Your next step: Get your first cleaning free. Questions? Contact us or call (727) 607-7720.
Frequently Asked Questions
How long does it take to build a basic pool cleaning business website?
With a platform like Wix or Squarespace, you can have a functional five-page website live in a weekend. You need a homepage, a services page, an about page, a contact page, and a testimonials section at minimum. Don't wait until it's perfect. A working site that goes live beats a flawless site you never finish.
Do I need to hire someone to handle my website's SEO?
Not at first. The basics of local SEO: claiming your Google Business Profile, including your city name in your page content, and getting genuine reviews are all things you can do yourself. Once your business is generating consistent revenue, bringing in a local SEO professional can accelerate growth, but the foundation is absolutely DIY-able.
What pages does a pool cleaning website absolutely need?
At minimum: a homepage that clearly states what you do and where you serve, a services page with descriptions of each offering, an about page that humanizes your business, and a contact page with a form and your phone number. Adding a testimonials page and a blog will improve both your credibility and your search rankings over time.
How do I get my first online reviews for my pool cleaning business?

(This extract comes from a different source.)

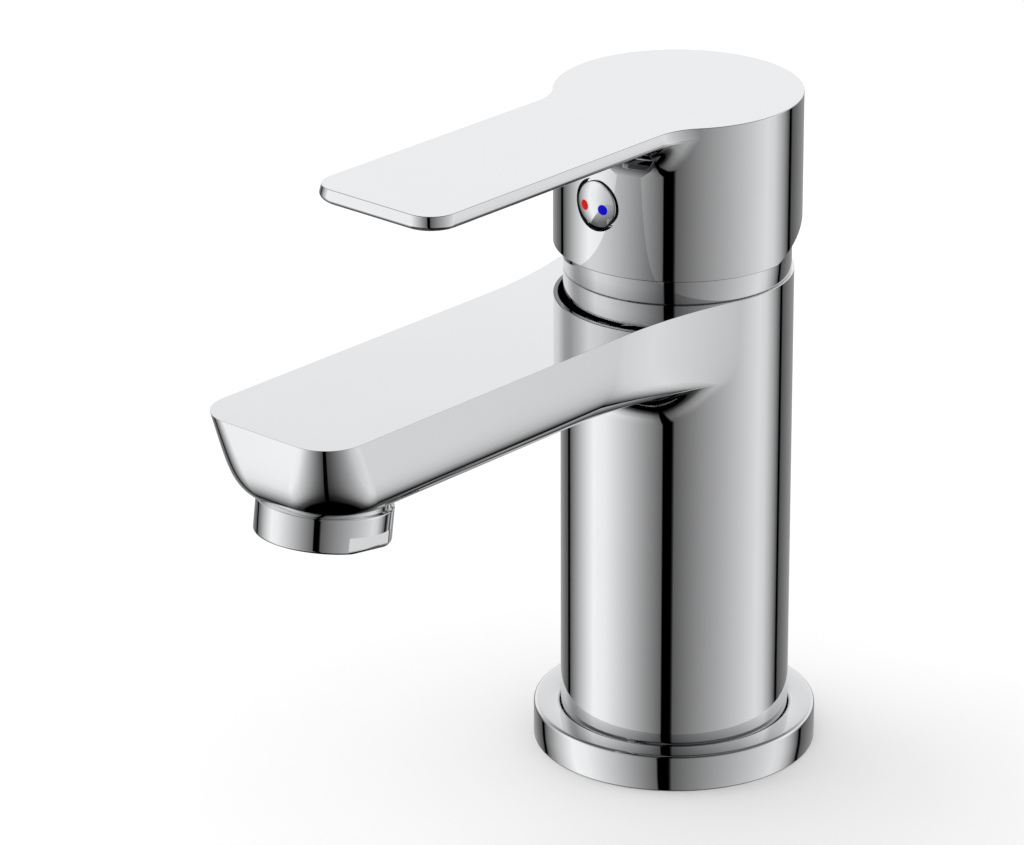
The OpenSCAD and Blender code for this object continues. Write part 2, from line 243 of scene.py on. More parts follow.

Ask directly after every job while the customer is still happy. A simple text saying "Thanks for letting us take care of your pool. If you have a minute, a Google review means the world to a small business" with a direct link to your review profile works remarkably well. Most satisfied customers will leave a review if you make it easy and ask at the right moment.
Should I include pricing on my pool cleaning website?
There's no universal right answer here, but for local service businesses, a starting price range or a "free estimate" offer tends to work better than either hiding pricing entirely or listing exact rates. Showing a starting point filters out price shoppers while still capturing serious leads. The "free estimate" model works well because it gets you in front of the customer where you can demonstrate your value in person.